Exercise objective: In the listing that follows, locate the line containing "bpy.data.objects.remove(obj)" and the line containing "UP = Vector((0, 0, 1))". Retype exactly those two lines and every line between them, and nothing more.

** Start of Material to process **

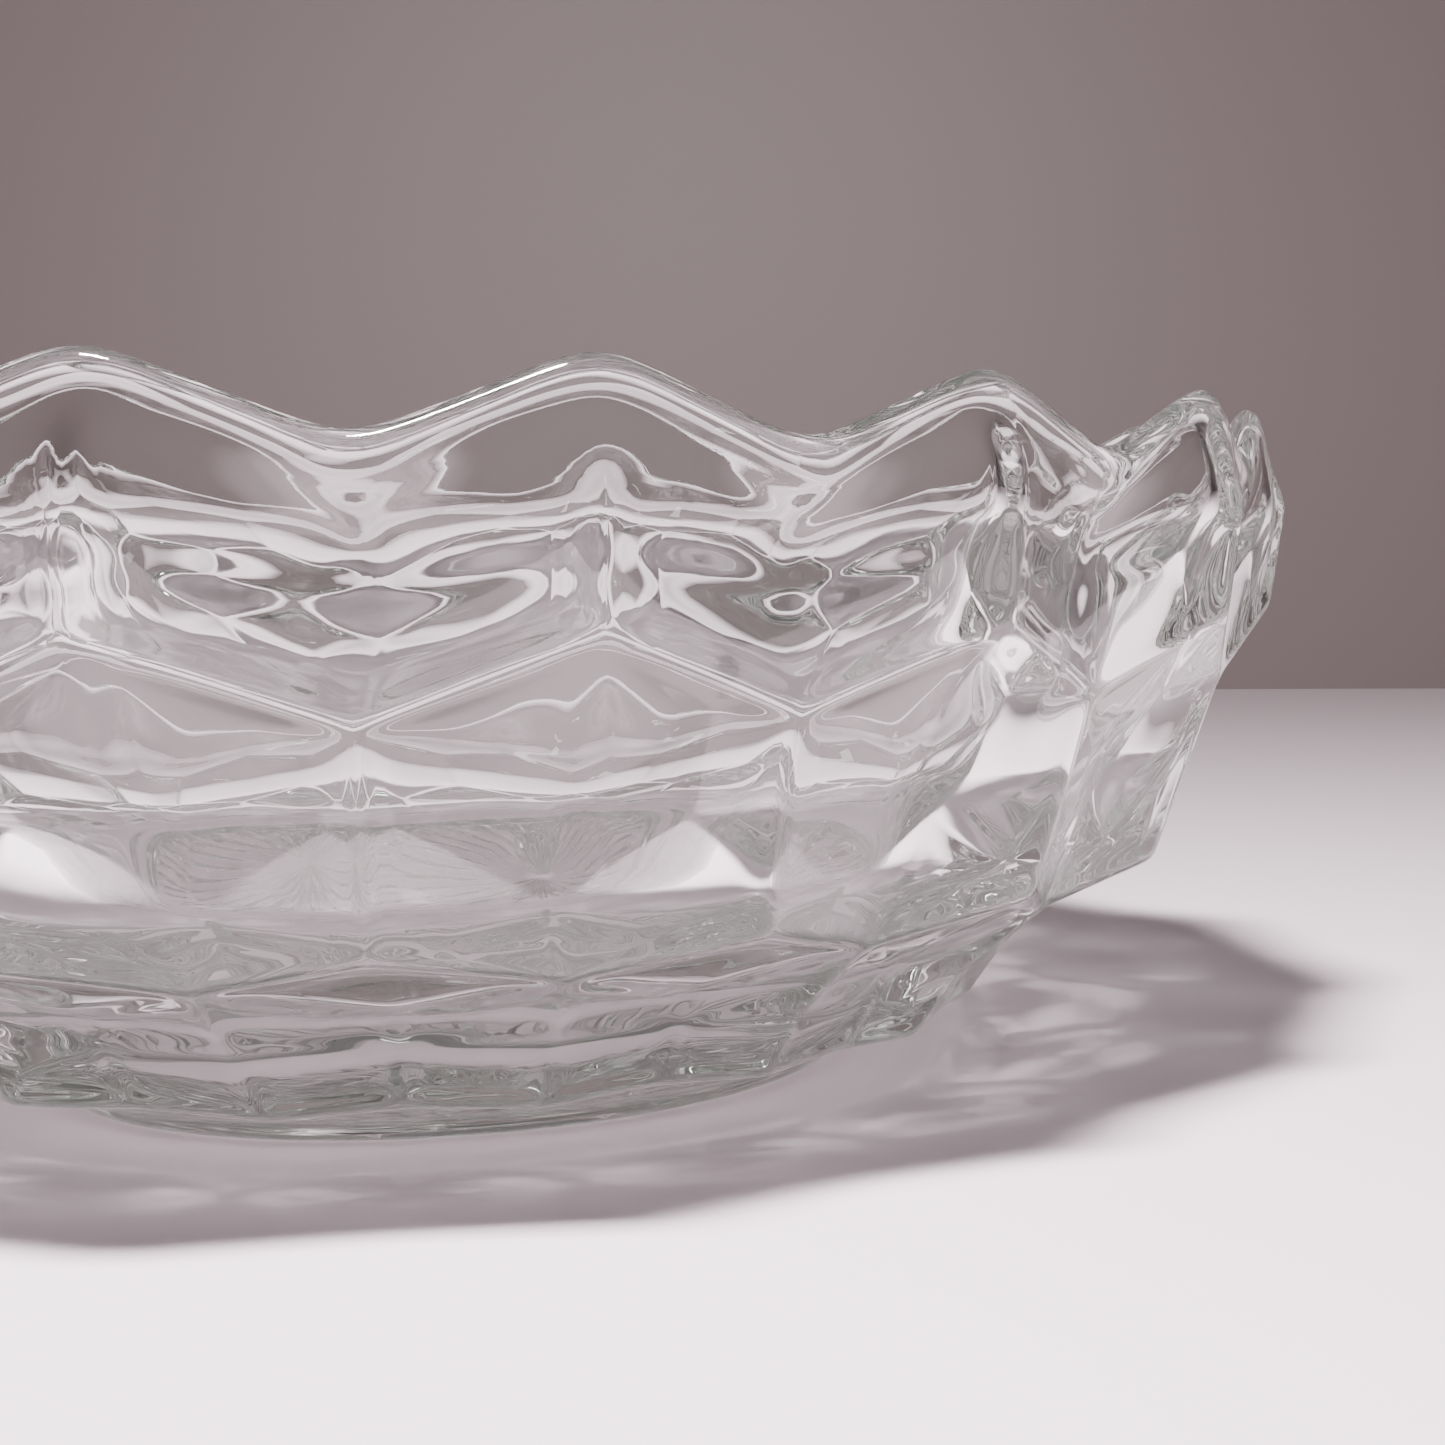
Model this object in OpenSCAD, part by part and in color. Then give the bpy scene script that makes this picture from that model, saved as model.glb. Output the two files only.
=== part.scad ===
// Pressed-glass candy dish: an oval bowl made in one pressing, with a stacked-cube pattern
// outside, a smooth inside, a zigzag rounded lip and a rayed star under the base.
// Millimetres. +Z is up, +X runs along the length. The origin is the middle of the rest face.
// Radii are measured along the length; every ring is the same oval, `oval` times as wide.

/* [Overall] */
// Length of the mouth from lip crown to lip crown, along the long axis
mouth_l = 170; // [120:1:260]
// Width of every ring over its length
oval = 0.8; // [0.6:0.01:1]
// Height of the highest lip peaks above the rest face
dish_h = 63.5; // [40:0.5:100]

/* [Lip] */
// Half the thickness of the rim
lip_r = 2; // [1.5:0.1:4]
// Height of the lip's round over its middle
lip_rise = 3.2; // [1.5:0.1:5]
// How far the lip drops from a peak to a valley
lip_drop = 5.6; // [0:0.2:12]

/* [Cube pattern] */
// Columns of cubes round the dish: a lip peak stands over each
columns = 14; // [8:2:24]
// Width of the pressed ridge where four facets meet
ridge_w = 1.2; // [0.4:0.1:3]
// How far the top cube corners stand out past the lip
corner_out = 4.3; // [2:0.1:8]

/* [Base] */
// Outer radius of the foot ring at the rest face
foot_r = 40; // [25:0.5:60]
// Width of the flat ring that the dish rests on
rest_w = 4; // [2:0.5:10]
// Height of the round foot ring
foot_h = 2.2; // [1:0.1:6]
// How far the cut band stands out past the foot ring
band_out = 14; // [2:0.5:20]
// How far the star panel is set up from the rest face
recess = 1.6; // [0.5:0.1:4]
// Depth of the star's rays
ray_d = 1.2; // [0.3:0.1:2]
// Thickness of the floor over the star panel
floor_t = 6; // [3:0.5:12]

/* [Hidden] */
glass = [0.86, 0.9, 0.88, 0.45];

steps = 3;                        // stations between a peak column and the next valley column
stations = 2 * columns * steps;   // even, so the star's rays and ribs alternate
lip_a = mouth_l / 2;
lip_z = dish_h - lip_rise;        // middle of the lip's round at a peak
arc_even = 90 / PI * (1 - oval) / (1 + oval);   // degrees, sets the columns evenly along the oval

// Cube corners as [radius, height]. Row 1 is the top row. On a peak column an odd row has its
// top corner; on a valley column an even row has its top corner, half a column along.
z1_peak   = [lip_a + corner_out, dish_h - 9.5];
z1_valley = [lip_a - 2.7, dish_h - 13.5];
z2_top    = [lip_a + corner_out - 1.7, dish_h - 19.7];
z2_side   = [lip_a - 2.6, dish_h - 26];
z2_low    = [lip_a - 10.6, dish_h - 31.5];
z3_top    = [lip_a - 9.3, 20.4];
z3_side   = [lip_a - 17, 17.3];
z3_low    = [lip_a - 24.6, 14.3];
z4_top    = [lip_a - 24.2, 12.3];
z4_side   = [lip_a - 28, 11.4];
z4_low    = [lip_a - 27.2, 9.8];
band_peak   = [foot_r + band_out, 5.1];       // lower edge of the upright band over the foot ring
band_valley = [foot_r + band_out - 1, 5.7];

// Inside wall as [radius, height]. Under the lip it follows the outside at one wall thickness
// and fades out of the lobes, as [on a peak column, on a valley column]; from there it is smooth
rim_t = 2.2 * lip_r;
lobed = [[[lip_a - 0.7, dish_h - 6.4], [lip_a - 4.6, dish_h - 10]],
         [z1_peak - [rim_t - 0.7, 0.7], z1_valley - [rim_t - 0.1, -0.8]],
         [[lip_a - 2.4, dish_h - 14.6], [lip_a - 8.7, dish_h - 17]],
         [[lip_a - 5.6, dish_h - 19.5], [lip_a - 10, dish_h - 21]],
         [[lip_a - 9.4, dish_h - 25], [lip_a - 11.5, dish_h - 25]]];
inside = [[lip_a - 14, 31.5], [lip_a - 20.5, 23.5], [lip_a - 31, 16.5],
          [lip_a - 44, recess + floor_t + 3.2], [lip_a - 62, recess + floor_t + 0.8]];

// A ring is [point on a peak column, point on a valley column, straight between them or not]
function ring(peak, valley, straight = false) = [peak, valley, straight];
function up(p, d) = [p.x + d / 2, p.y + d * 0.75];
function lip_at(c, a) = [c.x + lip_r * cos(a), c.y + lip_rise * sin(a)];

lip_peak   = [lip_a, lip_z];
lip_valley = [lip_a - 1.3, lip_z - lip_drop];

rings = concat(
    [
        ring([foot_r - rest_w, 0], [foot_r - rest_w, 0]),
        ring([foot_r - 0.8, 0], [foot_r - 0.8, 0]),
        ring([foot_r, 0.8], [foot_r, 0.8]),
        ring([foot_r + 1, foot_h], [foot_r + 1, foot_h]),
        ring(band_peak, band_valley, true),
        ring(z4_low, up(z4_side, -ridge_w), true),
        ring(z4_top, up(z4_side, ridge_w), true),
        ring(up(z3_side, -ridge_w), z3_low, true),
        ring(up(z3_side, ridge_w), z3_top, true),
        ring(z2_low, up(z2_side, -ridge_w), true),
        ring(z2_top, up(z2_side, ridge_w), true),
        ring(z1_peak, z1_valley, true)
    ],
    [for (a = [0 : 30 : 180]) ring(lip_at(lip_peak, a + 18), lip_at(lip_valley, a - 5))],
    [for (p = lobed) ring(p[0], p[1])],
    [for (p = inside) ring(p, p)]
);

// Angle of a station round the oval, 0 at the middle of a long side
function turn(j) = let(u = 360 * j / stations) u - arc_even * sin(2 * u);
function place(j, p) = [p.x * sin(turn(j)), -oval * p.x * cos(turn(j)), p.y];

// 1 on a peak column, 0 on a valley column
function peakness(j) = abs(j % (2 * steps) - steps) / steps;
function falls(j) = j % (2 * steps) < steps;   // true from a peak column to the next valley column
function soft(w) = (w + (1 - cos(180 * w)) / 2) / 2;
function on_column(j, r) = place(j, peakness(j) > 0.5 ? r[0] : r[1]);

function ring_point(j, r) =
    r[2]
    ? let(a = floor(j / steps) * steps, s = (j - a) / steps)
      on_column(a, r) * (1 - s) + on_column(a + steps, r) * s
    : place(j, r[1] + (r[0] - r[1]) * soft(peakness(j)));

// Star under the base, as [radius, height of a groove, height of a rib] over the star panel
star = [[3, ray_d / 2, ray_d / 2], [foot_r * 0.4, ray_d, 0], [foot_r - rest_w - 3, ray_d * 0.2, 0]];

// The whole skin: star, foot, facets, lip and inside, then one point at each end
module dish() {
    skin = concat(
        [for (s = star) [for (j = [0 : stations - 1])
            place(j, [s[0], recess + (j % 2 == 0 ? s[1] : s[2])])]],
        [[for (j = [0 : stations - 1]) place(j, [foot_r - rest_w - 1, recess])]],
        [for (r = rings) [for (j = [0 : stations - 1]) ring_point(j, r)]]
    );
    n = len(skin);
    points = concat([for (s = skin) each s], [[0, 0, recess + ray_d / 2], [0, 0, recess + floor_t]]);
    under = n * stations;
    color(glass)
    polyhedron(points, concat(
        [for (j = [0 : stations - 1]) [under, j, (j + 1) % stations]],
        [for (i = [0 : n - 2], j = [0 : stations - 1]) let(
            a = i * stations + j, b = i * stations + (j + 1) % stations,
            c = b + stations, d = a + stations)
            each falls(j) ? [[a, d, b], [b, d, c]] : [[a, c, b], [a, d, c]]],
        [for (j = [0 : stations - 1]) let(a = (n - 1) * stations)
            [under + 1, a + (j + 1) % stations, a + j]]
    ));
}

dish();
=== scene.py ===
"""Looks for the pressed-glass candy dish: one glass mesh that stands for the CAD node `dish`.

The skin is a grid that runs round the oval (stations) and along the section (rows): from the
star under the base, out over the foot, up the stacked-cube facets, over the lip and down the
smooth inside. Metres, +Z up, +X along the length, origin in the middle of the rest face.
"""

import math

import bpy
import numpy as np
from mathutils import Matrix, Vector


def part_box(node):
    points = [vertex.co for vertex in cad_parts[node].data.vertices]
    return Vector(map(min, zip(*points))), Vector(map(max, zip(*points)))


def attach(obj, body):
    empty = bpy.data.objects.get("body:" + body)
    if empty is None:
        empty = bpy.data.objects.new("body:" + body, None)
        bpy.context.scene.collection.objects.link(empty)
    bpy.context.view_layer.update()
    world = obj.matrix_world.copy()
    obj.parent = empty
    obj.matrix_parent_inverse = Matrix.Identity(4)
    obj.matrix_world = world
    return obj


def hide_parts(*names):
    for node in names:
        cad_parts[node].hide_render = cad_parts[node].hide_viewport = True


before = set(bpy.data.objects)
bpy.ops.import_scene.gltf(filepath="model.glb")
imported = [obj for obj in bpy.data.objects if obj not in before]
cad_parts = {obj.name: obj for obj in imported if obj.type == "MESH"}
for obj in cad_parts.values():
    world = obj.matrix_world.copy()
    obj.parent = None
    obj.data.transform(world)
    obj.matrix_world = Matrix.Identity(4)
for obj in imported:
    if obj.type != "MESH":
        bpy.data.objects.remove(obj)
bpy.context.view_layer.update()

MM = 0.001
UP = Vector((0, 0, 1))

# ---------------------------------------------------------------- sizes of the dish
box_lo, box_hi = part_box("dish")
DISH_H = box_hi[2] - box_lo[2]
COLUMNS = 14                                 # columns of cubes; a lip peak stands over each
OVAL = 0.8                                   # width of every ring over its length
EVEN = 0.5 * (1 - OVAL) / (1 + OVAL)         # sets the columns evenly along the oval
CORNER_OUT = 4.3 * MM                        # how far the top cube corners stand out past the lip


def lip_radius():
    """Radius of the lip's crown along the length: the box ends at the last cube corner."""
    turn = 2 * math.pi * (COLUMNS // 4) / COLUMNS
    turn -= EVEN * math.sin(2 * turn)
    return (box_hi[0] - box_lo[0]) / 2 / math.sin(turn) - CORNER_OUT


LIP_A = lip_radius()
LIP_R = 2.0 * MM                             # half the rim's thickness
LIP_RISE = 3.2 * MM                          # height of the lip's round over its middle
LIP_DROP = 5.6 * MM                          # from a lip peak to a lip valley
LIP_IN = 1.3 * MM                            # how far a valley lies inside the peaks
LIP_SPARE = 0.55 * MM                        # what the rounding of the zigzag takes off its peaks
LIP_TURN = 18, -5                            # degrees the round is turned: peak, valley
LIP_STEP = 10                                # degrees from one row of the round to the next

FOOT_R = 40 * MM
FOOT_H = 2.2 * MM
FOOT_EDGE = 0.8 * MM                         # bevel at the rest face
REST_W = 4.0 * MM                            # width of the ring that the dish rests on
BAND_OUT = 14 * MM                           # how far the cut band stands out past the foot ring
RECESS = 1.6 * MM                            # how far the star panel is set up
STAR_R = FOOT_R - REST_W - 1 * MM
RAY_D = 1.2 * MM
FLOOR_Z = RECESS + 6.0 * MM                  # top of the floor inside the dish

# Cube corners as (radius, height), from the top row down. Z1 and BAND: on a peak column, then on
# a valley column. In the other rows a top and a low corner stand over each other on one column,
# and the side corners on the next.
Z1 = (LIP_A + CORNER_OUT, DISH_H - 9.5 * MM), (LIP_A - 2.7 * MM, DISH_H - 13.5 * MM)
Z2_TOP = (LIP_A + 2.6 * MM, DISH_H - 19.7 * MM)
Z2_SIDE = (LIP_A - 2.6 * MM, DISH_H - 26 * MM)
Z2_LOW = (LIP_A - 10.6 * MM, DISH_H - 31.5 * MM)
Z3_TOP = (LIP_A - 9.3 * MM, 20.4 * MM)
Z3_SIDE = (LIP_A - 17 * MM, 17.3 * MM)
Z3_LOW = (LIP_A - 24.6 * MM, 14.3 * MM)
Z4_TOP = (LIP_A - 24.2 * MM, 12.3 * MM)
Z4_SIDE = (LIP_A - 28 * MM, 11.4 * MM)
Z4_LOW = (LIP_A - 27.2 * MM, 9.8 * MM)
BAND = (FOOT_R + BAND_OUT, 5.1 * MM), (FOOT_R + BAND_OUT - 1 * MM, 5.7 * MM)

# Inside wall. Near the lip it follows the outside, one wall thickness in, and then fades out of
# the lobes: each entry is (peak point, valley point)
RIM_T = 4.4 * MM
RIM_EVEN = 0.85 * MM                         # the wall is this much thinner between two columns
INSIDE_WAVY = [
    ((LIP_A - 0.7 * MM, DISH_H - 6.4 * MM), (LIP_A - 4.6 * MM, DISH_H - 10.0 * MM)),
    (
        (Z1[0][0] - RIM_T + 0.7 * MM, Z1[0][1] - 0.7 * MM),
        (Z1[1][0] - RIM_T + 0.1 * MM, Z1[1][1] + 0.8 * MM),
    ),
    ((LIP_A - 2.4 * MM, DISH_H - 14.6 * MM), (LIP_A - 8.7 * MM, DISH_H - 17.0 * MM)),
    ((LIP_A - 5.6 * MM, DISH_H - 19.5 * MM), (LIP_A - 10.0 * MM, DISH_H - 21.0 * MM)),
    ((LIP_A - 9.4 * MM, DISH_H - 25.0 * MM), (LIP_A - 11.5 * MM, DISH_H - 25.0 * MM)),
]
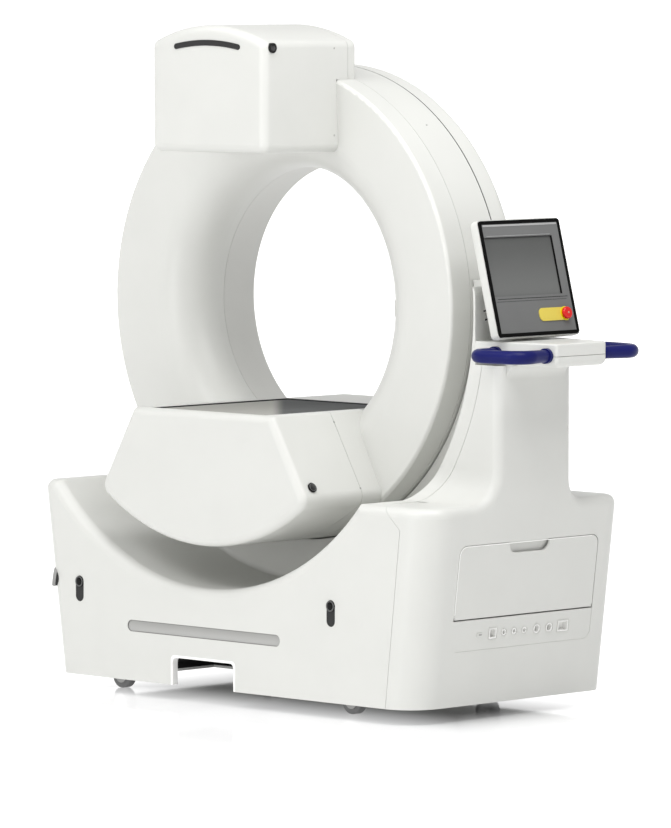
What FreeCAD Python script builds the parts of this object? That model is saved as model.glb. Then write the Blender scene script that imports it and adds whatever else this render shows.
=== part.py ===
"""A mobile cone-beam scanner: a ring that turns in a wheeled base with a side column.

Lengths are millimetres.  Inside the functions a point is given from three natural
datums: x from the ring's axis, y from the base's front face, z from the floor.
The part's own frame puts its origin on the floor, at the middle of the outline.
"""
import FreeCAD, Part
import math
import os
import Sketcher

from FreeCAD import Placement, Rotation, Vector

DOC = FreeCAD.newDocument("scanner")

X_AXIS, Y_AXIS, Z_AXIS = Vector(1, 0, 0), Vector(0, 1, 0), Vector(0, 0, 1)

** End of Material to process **

Exercise solution:
        bpy.data.objects.remove(obj)
bpy.context.view_layer.update()

MM = 0.001
UP = Vector((0, 0, 1))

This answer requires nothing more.